Great powers exist in that black velvet eye covering. Generations of Betsters have worn the mask, going all the way back to … Well, we cannot say, but rumor has it that one Betster later became a best selling New York Times author. With power comes great responsibility, the sacred duty of researching way cool happenings in town, and picking out the ones that the Betster believes worthy of inclusion.
Is it fun? Is it a nonprofit event benefiting a worthy cause? Can the Betster create a snappy lede or a funny alliterative title? The Betster has their standards, which is why week in and week out you will find yourself overjoyed at finding amazing things to do, like these Best Bets:
BEST BARLEY BET: If it actually gets cold this winter, we could do something way cool: ice skating on Grewingk Glacier Lake. Today from 5:30-6 p.m. at Grace Ridge Brewing, Dana Nelson does a Barley & OATs (Outdoor Adventure Talks) on the ultimate Kachemak Bay bucket list item. What do you need for the trip? When should you go? Find out at the talk. This event is free to attend.
BEST STEPPING OUT BET: If you’re looking for a more sedate activity that doesn’t involve walking in a blizzard, try Walk with a Doc from 9-10 a.m. Saturday at the SPARC, the South Peninsula Athletic & Recreation Center. Walk with a Doc returns on the first and third Saturdays of each month with a different local health care provider leading each walk. They will speak about a current health topic, and you’ll spend the rest of the hour walking, asking questions, getting free blood pressure screenings and more. Please bring your clean, indoor walking shoes to change into.
BEST IT’S NOT TOO SOON BET: The Betster doesn’t believe in getting all decked out for the holidays until after Thanksgiving, but will grant a special exemption for Alaskans who need to do a little advance shopping so they can mail stuff down south. OK, that excuse worked when mail got barged to the Lower 48, but shhh — don’t tell gramps that. Kick off the holiday bazaar season with a classic, the St. John’s Christmas Bazaar from 10 a.m. to 2 p.m. Saturday at St. John the Baptist Catholic Church. There will be craft items, gifts, baked goods and more. Baked goods? Yum — those are always in season.

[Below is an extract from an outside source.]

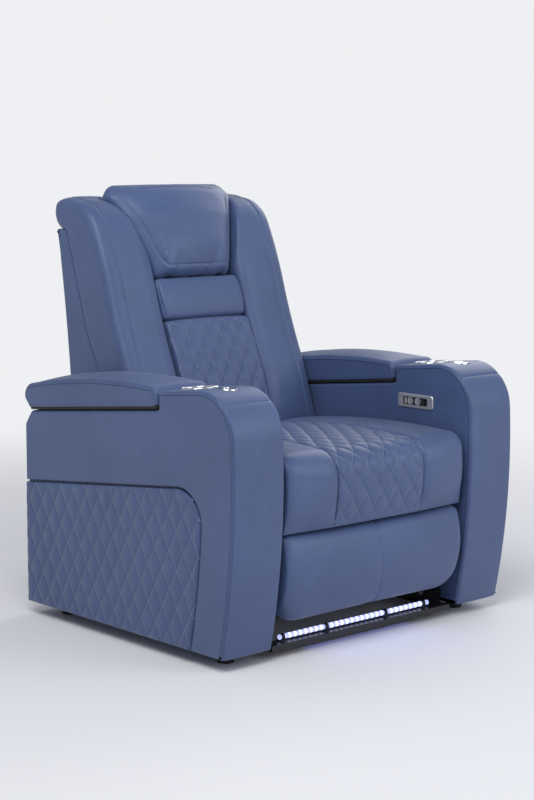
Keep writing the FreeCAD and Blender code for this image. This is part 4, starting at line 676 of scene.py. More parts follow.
def run_points(line: Sequence[Vector], step: float) -> list[Vector]:
    """Points at an even spacing along a line.

    Args:
        line: The line's points.
        step: The spacing.

    Returns:
        The points, from the line's first.
    """
    out = [line[0].copy()]
    carry = 0.0
    for a, b in zip(line, line[1:]):
        length = (b - a).length
        while carry + step <= length:
            carry += step
            out.append(a.lerp(b, carry / length))
        carry -= length
    return out


class Needle:
    """Sews seams into pieces and keeps the stitches of each body."""

    SEAM_REACH = 0.02
    SAMPLE = 0.0025
    FINE_EDGE, FINE_BAND = 0.0026, 0.007
    VALLEY_BAND, SHOULDER, SHOULDER_SHARE = 0.03, 0.011, 0.55
    THREAD_LIFT = 0.0001

    def __init__(self) -> None:
        """Starts with no stitches."""
        self.places: dict[Body, list[Matrix]] = {}

    def valley(self, obj: bpy.types.Object, seams: Sequence[Seam]) -> None:
        """Presses seams into a piece's mesh, after making it finer beside them.

        Args:
            obj: The piece.
            seams: The seams that are on it.
        """
        tree = BVHTree.FromObject(obj, bpy.context.evaluated_depsgraph_get())
        samples = []
        for seam in seams:
            for p in run_points(seam.line, self.SAMPLE):
                place, normal, _, away = tree.find_nearest(p)
                if place is not None and away < self.SEAM_REACH:
                    samples.append((place, normal, seam))
        if not samples:
            return
        kd = KDTree(len(samples))
        for i, (place, _, _) in enumerate(samples):
            kd.insert(place, i)
        kd.balance()
        with edited(obj) as bm:
            long_edges = [e for e in bm.edges if e.calc_length() > self.FINE_EDGE
                          and kd.find((e.verts[0].co + e.verts[1].co) / 2)[2] < self.FINE_BAND]
            if long_edges:
                bmesh.ops.subdivide_edges(bm, edges=long_edges, cuts=1, use_grid_fill=True)
                bmesh.ops.triangulate(bm, faces=big_faces(bm))
            for v in bm.verts:
                _, index, away = kd.find(v.co)
                if away < self.VALLEY_BAND:
                    _, normal, seam = samples[index]
                    shoulder = self.SHOULDER_SHARE * math.exp(-(away / self.SHOULDER) ** 2)
                    v.co -= normal * (seam.depth * (math.exp(-(away / seam.width) ** 2) + shoulder))
        smooth(obj.data, 80)

    def stitches(self, obj: bpy.types.Object, body: Body, seams: Sequence[Seam]) -> None:
        """Lays the rows of stitches beside seams, on the finished surface.

        Args:
            obj: The piece.
            body: The body that it rides on.
            seams: The seams that are on it.
        """
        tree = BVHTree.FromObject(obj, bpy.context.evaluated_depsgraph_get())
        rows = self.places.setdefault(body, [])
        for seam in seams:
            points = run_points(seam.line, seam.pitch)
            for offset in seam.offsets:
                for a, b in zip(points, points[1:]):
                    tangent = (b - a).normalized()
                    place, normal, _, away = tree.find_nearest((a + b) / 2)
                    if place is None or away > self.SEAM_REACH:
                        continue
                    aside = normal.cross(tangent).normalized() * offset
                    place, normal, _, _ = tree.find_nearest(place + aside)
                    along = (tangent - normal * tangent.dot(normal)).normalized()
                    matrix = Matrix((along, normal.cross(along), normal)).transposed().to_4x4()
                    matrix.translation = place + normal * self.THREAD_LIFT
                    rows.append(matrix)

    def sew(self, obj: bpy.types.Object, body: Body, seams: Sequence[Seam]) -> None:
        """Presses seams into a piece and lays their stitches."""
        self.valley(obj, seams)
        self.stitches(obj, body, seams)

    def finish(self, shop: "Shop", thread: "Finish") -> None:
        """Makes one piece of thread for each body.

        Args:
            shop: Where the pieces are placed.
            thread: Their finish.
        """
        radius, length = 0.00042, 0.0026
        bm = bmesh.new()
        bmesh.ops.create_cone(bm, segments=6, radius1=radius, radius2=radius, depth=length)
        bmesh.ops.rotate(bm, matrix=Matrix.Rotation(math.pi / 2, 3, "Y"), verts=bm.verts)
        ends = [f for f in bm.faces if abs(f.normal.x) > 0.9]
        made = bmesh.ops.extrude_discrete_faces(bm, faces=ends)
        for face in made["faces"]:
            side = math.copysign(1, face.normal.x)
            bmesh.ops.translate(bm, vec=(side * 0.0007, 0, -0.0003), verts=face.verts)
            bmesh.ops.scale(bm, vec=(1, 0.5, 0.5), verts=face.verts, space=Matrix.Identity(4))
        bmesh.ops.remove_doubles(bm, verts=bm.verts, dist=MERGE)
        template = bpy.data.meshes.new("stitch")
        bm.to_mesh(template)
        bm.free()
        for body, places in self.places.items():
            bm = bmesh.new()
            for place in places:
                template.transform(place)
                bm.from_mesh(template)
                template.transform(place.inverted())
            obj = from_bmesh(f"{body.value}_stitching", bm, 80)
            shop.place(obj, body, thread)
        bpy.data.meshes.remove(template)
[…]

BEST WOOT WOOT BET: One of Alaska’s coolest graphic novelists, Nathan Shafer, is back with his latest Arctic adventure, “Wintermoot Book Two: Sourdough and Arête.” Shafer holds a book release party at 4 p.m. Saturday at Bunnell Street Arts Center. The second issue of Wintermoot focuses on Sourdough, an aging Alaskan superhero and Arête, a younger superhero, as she interviews him for her forthcoming anthropological study of the effects of colonialism on the supernatural in Alaska. Wintermoot 2 also features the first Zero Chapter, on the opposite side. Zero Chapters are short origin stories, setting up up-coming issues of Wintermoot. This first Zero Chapter is written by David Karabelnikoff about a Unangan superhero. It is called Sngax-six, which means “dream” in the Unangan language.

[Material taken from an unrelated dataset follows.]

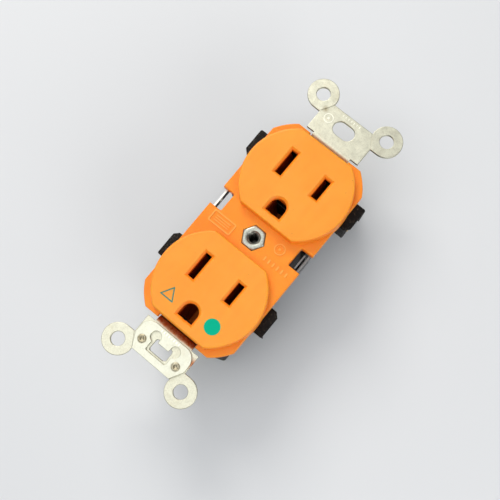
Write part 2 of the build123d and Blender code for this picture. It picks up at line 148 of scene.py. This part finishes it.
def new_material(name):
    material = bpy.data.materials.new(name)
    material.use_nodes = True
    tree = material.node_tree
    return material, tree, tree.nodes["Principled BSDF"]


def space(tree, stretch=(1, 1, 1)):
    """Coordinates fixed to the piece, in millimetres, stretched along its axes."""
    place = tree.nodes.new("ShaderNodeTexCoord")
    mapping = tree.nodes.new("ShaderNodeMapping")
    mapping.inputs["Scale"].default_value = [s / MM for s in stretch]
    tree.links.new(place.outputs["Object"], mapping.inputs["Vector"])
    return mapping.outputs["Vector"]


def noise(tree, coordinates, per_mm, detail=3, rough=0.5):
    """Cloudy noise from zero to one, with a number of features per millimetre."""
    node = tree.nodes.new("ShaderNodeTexNoise")
    node.inputs["Scale"].default_value = per_mm
    node.inputs["Detail"].default_value = detail
    node.inputs["Roughness"].default_value = rough
    tree.links.new(coordinates, node.inputs["Vector"])
    return node.outputs["Fac"]


def ramp(tree, value, stops):
    """Turns a value into colours; stops are (position, colour) pairs."""
    node = tree.nodes.new("ShaderNodeValToRGB")
    elements = node.color_ramp.elements
    elements[0].position, elements[0].color = stops[0][0], (*stops[0][1], 1)
    elements[1].position, elements[1].color = stops[-1][0], (*stops[-1][1], 1)
    for position, colour in stops[1:-1]:
        elements.new(position).color = (*colour, 1)
    tree.links.new(value, node.inputs["Fac"])
    return node.outputs["Color"]


def remap(tree, value, low, high, start, end):
    """Turns the span from start to end into the span from low to high, and holds it outside."""
    node = tree.nodes.new("ShaderNodeMapRange")
    node.inputs["From Min"].default_value = start
    node.inputs["From Max"].default_value = end
    node.inputs["To Min"].default_value = low
    node.inputs["To Max"].default_value = high
    tree.links.new(value, node.inputs["Value"])
    return node.outputs["Result"]


def mix_colour(tree, factor, first, second, mode="MIX"):
    """Mixes two colours; each argument is a constant or the output of a node."""
    node = tree.nodes.new("ShaderNodeMix")
    node.data_type = "RGBA"
    node.blend_type = mode
    for value, index in ((factor, 0), (first, 6), (second, 7)):
        socket = node.inputs[index]
        if isinstance(value, (int, float)):
            socket.default_value = value
        elif isinstance(value, tuple):
            socket.default_value = (*value, 1)
        else:
            tree.links.new(value, socket)
    return node.outputs[2]


def bump(tree, height, depth_mm, strength=1.0, below=None):
    """Surface relief of a depth, on top of the relief below."""
    node = tree.nodes.new("ShaderNodeBump")
    node.inputs["Distance"].default_value = depth_mm * MM
    node.inputs["Strength"].default_value = strength
    tree.links.new(height, node.inputs["Height"])
    if below is not None:
        tree.links.new(below, node.inputs["Normal"])
    return node.outputs["Normal"]


def along(tree, coordinates, axis):
    split = tree.nodes.new("ShaderNodeSeparateXYZ")
    tree.links.new(coordinates, split.inputs["Vector"])
    return split.outputs[axis]


def multiply(tree, first, second):
    node = tree.nodes.new("ShaderNodeMath")
    node.operation = "MULTIPLY"
    tree.links.new(first, node.inputs[0])
    tree.links.new(second, node.inputs[1])
    return node.outputs["Value"]


def near(tree, coordinates, centre, inner, outer):
    """One within a distance of a point, falling to zero at a larger distance."""
    reach = tree.nodes.new("ShaderNodeVectorMath")
    reach.operation = "DISTANCE"
    reach.inputs[1].default_value = centre
    tree.links.new(coordinates, reach.inputs[0])
    return remap(tree, reach.outputs["Value"], 1.0, 0.0, inner, outer)


def specks(tree, coordinates, per_mm, size):
    """One at scattered dots that fade to zero at their rims; size is their radius over spacing."""
    solid_part = 0.6
    node = tree.nodes.new("ShaderNodeTexVoronoi")
    node.inputs["Scale"].default_value = per_mm
    tree.links.new(coordinates, node.inputs["Vector"])
    return remap(tree, node.outputs["Distance"], 1.0, 0.0, size * solid_part, size)


def spot(centre, inner, outer, colour, stretch=(1, 1, 1)):
    """A stain or painted shade: whole within the inner distance of its centre and gone at the outer
    one.

    Where space is stretched, the centre and both distances are in stretched space.
    """
    return stretch, centre, inner, outer, colour


# Materials ----------------------------------------------------------------------------------------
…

BEST MAYBE MAYBE BET: The weekend weather forecast calls for snow showers, which could mean a big old dump of snow or, more likely, wet sloppy stuff that melts by Monday. Whatever happens, get ready for cross country skiing at 6 p.m. Saturday at the Homer Elks Lodge for the Kachemak Nordic Ski Club’s annual meeting, dinner and auction. Kick off a new season, find out what the Kachemak Nordic Ski Club accomplished last year and hear about new goals and dreams. Meet the board of directors and candidates to be elected at the meeting (current members are eligible to vote). Meet committee chairs and sign up for volunteer opportunities. Bid on items at the silent auction. Door prizes will also be given away. Bring bread, salad, main dish or a dessert. Desserts will be auctioned off.
BEST TAKE IT OUTSIDE BET: The gardening season is pretty much over, but plan ahead next year when the Homer Garden Club sponsors a presentation on Garden Art from 2-4 p.m. Sunday at the Aspen Hotel. Suzanne Singer Alvarez and Heather Floyd speak about how to make art for your garden. Alvarez discusses making garden pavers and birdbaths. She will share her techniques and products for us to get the best results. Floyd talks about her metal sculptures which bring color, sound and movement to your garden.